You won’t be able to influence “rankings” through links. Attributions would be a better marker of value, but the model breaks down once you get outside the academic paper archive they tested this methodology against. Business, news, and hobbyist content is rarely organized for peer review (although, oddly enough, fan fiction sites do often incorporate peer review structures and methods into their presentations).
I don’t see much applicability in this brand of information retrieval science to the World Wide Web. It’s very specialized but they may be able to build on the principles and develop methods for extracting peer review information from non-academic sources.

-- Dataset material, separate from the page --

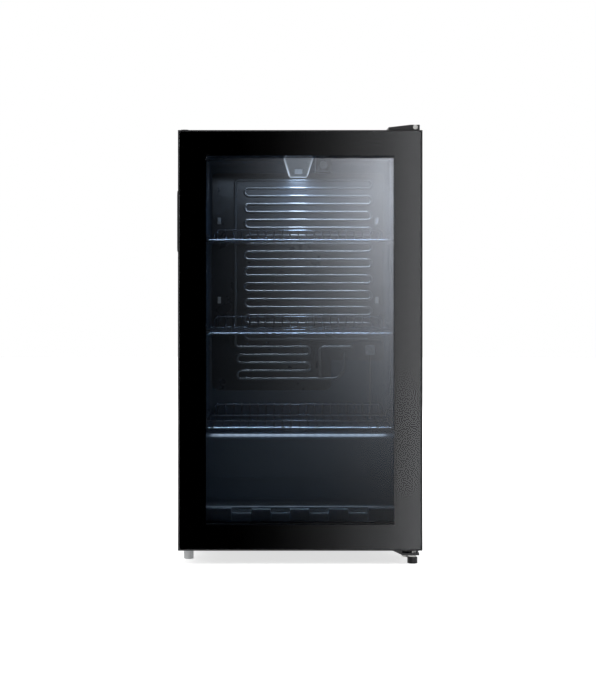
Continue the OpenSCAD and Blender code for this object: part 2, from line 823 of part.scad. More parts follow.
// Pin that carries the door above the plate and the foot below it
module lower_hinge_pin() color("silver") {
    rod_z(hinge_x, hinge_y, [3, door_bottom + bush_l - 2], pin_r);
    rod_z(hinge_x, hinge_y, [low_z[1], door_bottom - 0.4], 6.5);
    hex_head(hinge_x, hinge_y, [low_z[0] - 3.4, low_z[0]], 7.5);
}

module lower_hinge_bolts() color("silver") {
    rod_z(lock_bolt[0], lock_bolt[1], [low_z[0] - 1, low_z[1] + 3], 3);
    hex_head(lock_bolt[0], lock_bolt[1], [low_z[0] - 7, low_z[0]], 8);
    for (p = low_screws) {
        rod_z(p[0], p[1], [low_z[0] - 1, cab_bottom + 14], 3);
        hex_head(p[0], p[1], [low_z[0] - 5, low_z[0]], 6);
    }
}

// ---- Feet ----

// Round foot with a softened lower edge
module foot_pad(r, h)
    rotate_extrude() intersection() {
        round_rect([-r, r], [0, h + 4], 3);
        square([r, h]);
    }

module front_left_foot() color("#b8bbbe")
    translate([left_foot[0], left_foot[1], 0]) {
        foot_pad(foot_r - 0.2, 16);
        rod_z(0, 0, [15, cab_bottom + 13], pin_r);
    }

module foot_nut() color("silver")
    difference() {
        rod_z(left_foot[0], left_foot[1], [cab_bottom + steel_t, cab_bottom + 15], bush_r);
        rod_z(left_foot[0], left_foot[1], [cab_bottom, cab_bottom + 14], bore_r);
    }

module front_right_foot() color("#151618")
    translate([hinge_x, hinge_y, 0]) difference() {
        foot_pad(foot_r, 12);
        rod_z(0, 0, [2.6, 13], bore_r);
    }

module rear_feet() color("#151618")
    for (side = [-1, 1]) translate([side * rear_foot[0], rear_foot[1], 0]) foot_pad(13, cab_bottom);

// ---- Door ----

module front_glass() color("#0b0d10", 0.5)
    slab([-door_x + rim, door_x - rim], [front_y, print_y], [door_bottom + rim, door_top - rim]);

// Printed black border on the back of the front pane
module glass_border() color("black")
    difference() {
        slab([-door_x + rim, door_x - rim], [print_y, frame_y], [door_bottom + rim, door_top - rim]);
        slab([-win_x, win_x], [print_y - 1, frame_y + 1], win_z);
    }

module glass_spacer() color("#3d4247")
    frame_ring(unit_x, unit_z, 10, [frame_y, inner_y]);

module inner_glass() color("#20262c", 0.4)
    slab([-unit_x, unit_x], [inner_y, unit_back], unit_z);

// Moulded upright: a hollow box beside the glass unit, a lip behind it and a rim round the front pane
module stile() {
    difference() {
        slab([unit_x, door_x], [frame_y, door_back], unit_z);
        slab([unit_x + 4, door_x - 4], [frame_y + 4, door_back - 8], [unit_z[0] - 1, unit_z[1] + 1]);
        seal_groove();
    }
    slab([door_x - rim, door_x], [front_y, frame_y], unit_z);
    slab([unit_x - lip_in, unit_x], [unit_back, door_back], [unit_z[0] + lip_in, unit_z[1] - lip_in]);
}

// Groove that holds the seal
module seal_groove()
    frame_ring(seal_in + seal_w / 2 + dart_w / 2 + 0.1, [unit_z[0] - 11.6, unit_z[1] + 11.6],
               dart_w + 0.2, [door_back - dart_d - 0.2, door_back + 1]);

module door_stile_right() color("#101113") stile();

module door_stile_left() color("#101113")
    difference() {
        mirror([1, 0, 0]) stile();
        slab([-door_x - 1, -door_x + cup_d], span(cup_y, cup_w), span(handle_z, cup_h));
    }

// Moulded rail across the end of the door, from the outer edge to the glass unit
module door_cap(outer, inner, sign) {
    z = [min(outer, inner), max(outer, inner)];
    bush_end = outer + sign * bush_l;
    lip_z = [min(inner, inner + sign * lip_in), max(inner, inner + sign * lip_in)];
    rim_z = [min(outer, outer + sign * rim), max(outer, outer + sign * rim)];
    difference() {
        union() {
            slab([-door_x, door_x], [frame_y, door_back], z);
            slab([-unit_x, unit_x], [unit_back, door_back], lip_z);
            slab([-door_x, door_x], [front_y, frame_y], rim_z);
            for (side = [-1, 1])
                slab(span(side * (door_x - rim / 2), rim), [front_y, frame_y], z);
        }
        rod_z(hinge_x, hinge_y, [min(outer - sign, bush_end), max(outer - sign, bush_end)], bush_r);
        seal_groove();
    }
}

module door_cap_top() color("#101113")
    difference() {
        door_cap(door_top, unit_z[1], -1);
        rod_z(-hinge_x - 6, hinge_y, [door_top - 14, door_top + 1], pin_r);
    }

module door_cap_bottom() color("#101113")
    door_cap(door_bottom, unit_z[0], 1);

// Plug in the spare hinge hole on the other side
module door_hole_plug() color("#26282b") {
    rod_z(-hinge_x - 6, hinge_y, [door_top - 12, door_top], pin_r);
    rod_z(-hinge_x - 6, hinge_y, [door_top, door_top + 1.8], 7.5);
}

// Magnetic seal: a soft ring with a fold on its inner side and a dart in the groove
module door_gasket() color("#1a1b1d") {
    outer_x = seal_in + seal_w;
    outer_z = [unit_z[0] - 19, unit_z[1] + 19];
    difference() {
        frame_ring(outer_x, outer_z, seal_w, [door_back, door_back + seal_t]);
        frame_ring(seal_in + 4, [unit_z[0] - 7, unit_z[1] + 7], 5, span(door_back + seal_t / 2, 2));
    }
    frame_ring(seal_in + seal_w / 2 + dart_w / 2, [unit_z[0] - 11.5, unit_z[1] + 11.5], dart_w,
               [door_back - dart_d, door_back + eps]);
}

// Finger pull let into the left edge of the door
module handle_insert() color("#17181a")
    difference() {
        union() {
            along_x([-door_x - flange_t, -door_x])
                round_rect(span(cup_y, handle_w), span(handle_z, handle_h), 8);
            slab([-door_x - eps, -door_x + cup_d], span(cup_y, cup_w), span(handle_z, cup_h));
        }
        along_x([-door_x - flange_t - 1, -door_x + cup_d - 2])
            round_rect(span(cup_y, cup_w - 4), span(handle_z, cup_h - 4), 7);
    }

module hinge_bushes() color("#e4e4de")
    for (z = [[door_bottom, door_bottom + bush_l], [door_top - bush_l, door_top]])
        difference() {
            rod_z(hinge_x, hinge_y, z, bush_r);
            rod_z(hinge_x, hinge_y, [z[0] - 1, z[1] + 1], bore_r);
        }

outer_shell();
back_panel();
base_pan();
bay_shroud();
insulation_foam();
liner();
sill_trim();
evaporator_plate();
evaporator_coil();
evaporator_clips();
suction_pipe();
sensor_clamp();
capillary_tube();
lamp_housing();
lamp_lens();
led_board();
thermostat_body();
thermostat_knob();
lamp_switch();
shelf_lower();
shelf_middle();
shelf_upper();
compressor();
compressor_grommets();
compressor_bolts();
relay_cover();
compressor_plate();
drip_tray();
drain_tube();
discharge_pipe();
return_pipe();
filter_drier();
condenser_tube();
condenser_wires();
condenser_brackets();
cord_gland();
upper_hinge_bracket();
upper_hinge_screws();
hinge_cover();
hinge_cover_screw();
lower_hinge_bracket();
lower_hinge_pin();
lower_hinge_bolts();
front_left_foot();
foot_nut();
front_right_foot();
rear_feet();
back_panel_screws();
front_glass();
glass_border();
glass_spacer();
inner_glass();
door_stile_left();
door_stile_right();
door_cap_top();
door_cap_bottom();
door_gasket();
handle_insert();
hinge_bushes();
door_hole_plug();
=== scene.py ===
"""Beverage fridge with a glass door: its finishes, its detailed pieces, and a plain pale studio."""

import logging
import math
from dataclasses import dataclass, field
from enum import Enum
from typing import Callable, Sequence

import bmesh
import bpy
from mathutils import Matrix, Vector


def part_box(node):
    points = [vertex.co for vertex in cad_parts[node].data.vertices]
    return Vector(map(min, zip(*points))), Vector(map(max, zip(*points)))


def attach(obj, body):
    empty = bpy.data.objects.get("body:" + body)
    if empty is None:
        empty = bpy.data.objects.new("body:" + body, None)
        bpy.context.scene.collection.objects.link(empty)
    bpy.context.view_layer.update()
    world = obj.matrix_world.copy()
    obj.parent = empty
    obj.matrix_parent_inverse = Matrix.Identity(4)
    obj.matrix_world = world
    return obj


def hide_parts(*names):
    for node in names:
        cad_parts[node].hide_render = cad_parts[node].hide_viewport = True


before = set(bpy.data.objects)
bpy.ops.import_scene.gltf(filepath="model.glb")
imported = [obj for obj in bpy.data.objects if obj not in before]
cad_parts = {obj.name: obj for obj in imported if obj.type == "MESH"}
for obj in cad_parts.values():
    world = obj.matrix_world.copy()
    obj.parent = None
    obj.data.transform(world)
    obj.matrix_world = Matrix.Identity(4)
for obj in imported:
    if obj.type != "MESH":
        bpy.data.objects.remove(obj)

LOG = logging.getLogger("fridge")
Colour = tuple[float, float, float]
Point = tuple[float, float, float]
Span = tuple[float, float]
MM = 0.001


class Along(Enum):
    """The axis that a brushed or drawn finish runs along, as stretches of its grain."""

    X = (0.04, 1.0, 1.0)
    Y = (1.0, 0.04, 1.0)
    Z = (1.0, 1.0, 0.04)
    NONE = (1.0, 1.0, 1.0)


# ---- Shader maths ----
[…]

Wish we could edit our comments:
“the model breaks down once you get outside the academic paper archive…” should have used the plural form “archives”, not “archive”.
Hi Michael,
Sorry I didn’t include a definition. I thought it was obvious from the papers, and from the description of extracting information from pages and integrating it together as an object, as to what an object is. Here’s a definition from the first linked paper:
They’ve been testing this model on products in addition to the academic papers.
I think it’s an interesting paper, but I know many people look to you (not to put the pressure on you) to condense all the academic-speak down to something everyone else can shake and nod their heads over. That’s why I was being nit-picky.
Sounds fair, Michael. I did try to ease people into the concept by introducing the searches that it is being used in, and then by describing the process of finding information, extracting it, and integrating it together into a Web Object.
You’re probably quite right that I should have rephrased what a Web Object is within a sentence or two, perhaps at the end of the post.